In fact, a group of second-graders at Our Lady of Grace in Edina who listen to Kidz Bop were detached from the original versions. They knew the songs only as they exist on Kidz Bop.

“I think Kidz Bop is really healthy for kids. It helps them see music as an art form,” said Sandi Hemmerlein, the senior marketing director at Razor and Tie (the label that puts out the Kidz Bop series).

“Kidz Bop focuses on the audience over the star aspect,” she said. “The idea is that kids are the stars.”

The second-graders agreed with Hemmerlein’s assertion; they like the fact that Kidz Bop is performed by kids like them!

Following the success of Kidz Bop, other recent records such as “Reggaeton Niños” and Disney’s “Q: Are We Not Kids? A: We Are Devo” have used the formula of kids covering adult pop. Disney plans on releasing another in 2007, the Po-Go’s will be kids singing covers of the Go-Go’s.

Living up to the hype

“There’s a hit aspect to choosing the Kidz Bop songs,” Hemmerlein said. “The songs have to have a certain sonic quality and energy. They also have to have a clear message that can be shouted, and the vocals can’t be too challenging.”

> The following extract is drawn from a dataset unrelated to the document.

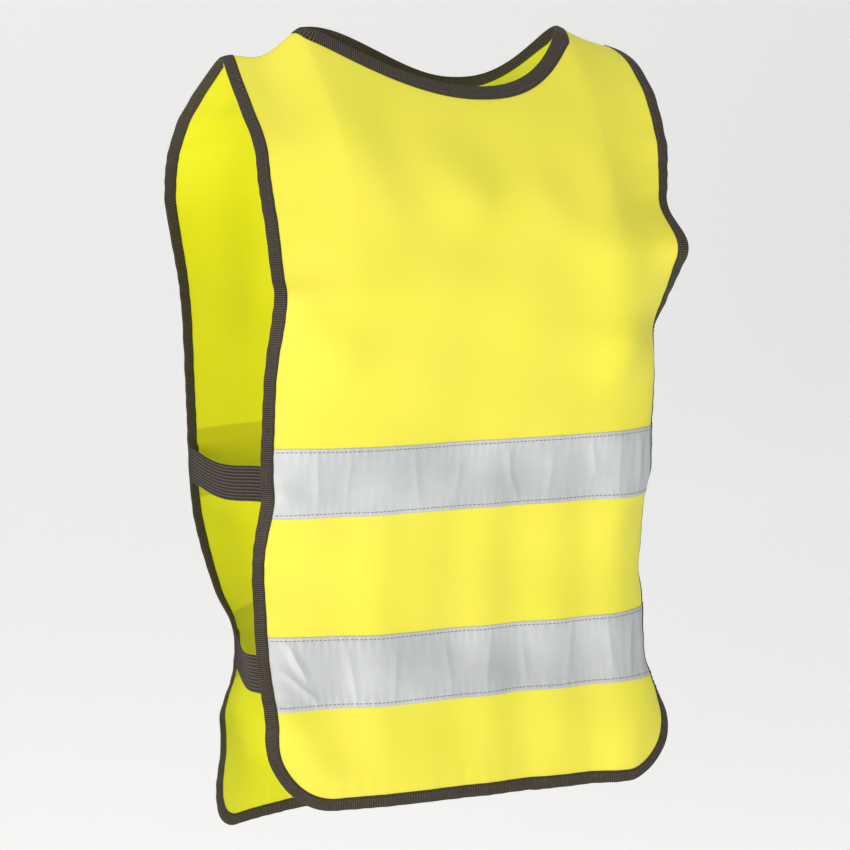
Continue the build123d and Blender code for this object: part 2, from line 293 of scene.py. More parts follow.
def build_knit(nodes, links, source, sink):
    """Rows of knitted loops: a wave across times a wave down that slants with the place across,
    roughened by a fine noise."""
    split = nodes.new("ShaderNodeSeparateXYZ")
    links.new(source.outputs["UV"], split.inputs[0])
    pitch = source.outputs["Pitch"]
    u = math_node(nodes, links, "DIVIDE", split.outputs[0], pitch)
    v = math_node(nodes, links, "DIVIDE", split.outputs[1], pitch)
    turn = 2 * np.pi
    columns = math_node(nodes, links, "SINE", math_node(nodes, links, "MULTIPLY", u, turn))
    shifted = math_node(nodes, links, "MULTIPLY_ADD", u, np.pi, 0.0)
    rows = math_node(nodes, links, "SINE",
                     math_node(nodes, links, "ADD",
                               math_node(nodes, links, "MULTIPLY", v, turn), shifted))
    loops = math_node(nodes, links, "MULTIPLY", columns, rows)
    noise = nodes.new("ShaderNodeTexNoise")
    noise.inputs["Scale"].default_value = 900
    links.new(source.outputs["UV"], noise.inputs["Vector"])
    height = math_node(nodes, links, "MULTIPLY_ADD", loops, 0.35, 0.5)
    height = math_node(nodes, links, "MULTIPLY_ADD", noise.outputs[0], 0.3, height)
    links.new(height, sink.inputs["Height"])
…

Kidz Bop does not simply have the children’s choir sing a note-for-note cover. The kids’ purpose is to add more crack-laced pop to the song by adding shouts of “woo,” “yeah” and “na-na.” If you listen to the Kidz Bop version of “Float On,” for example, the Modest Mouse original seems dull and empty in comparison.

A similar phenomenon happens with Radio Disney. The songs and disc jockeys are so hyper other stations sound sluggish.

Maybe all this catering to tweens will mean that those of us not a part of the demographic will be left alone. But because the music business is desperate for anything that sells (CD sales have been dropping for years), expect more Disney stars, frenzied-techno and high school teens singing musicals.

So either get some speed to keep up with the kids – or hold on to your bottle of Adderall.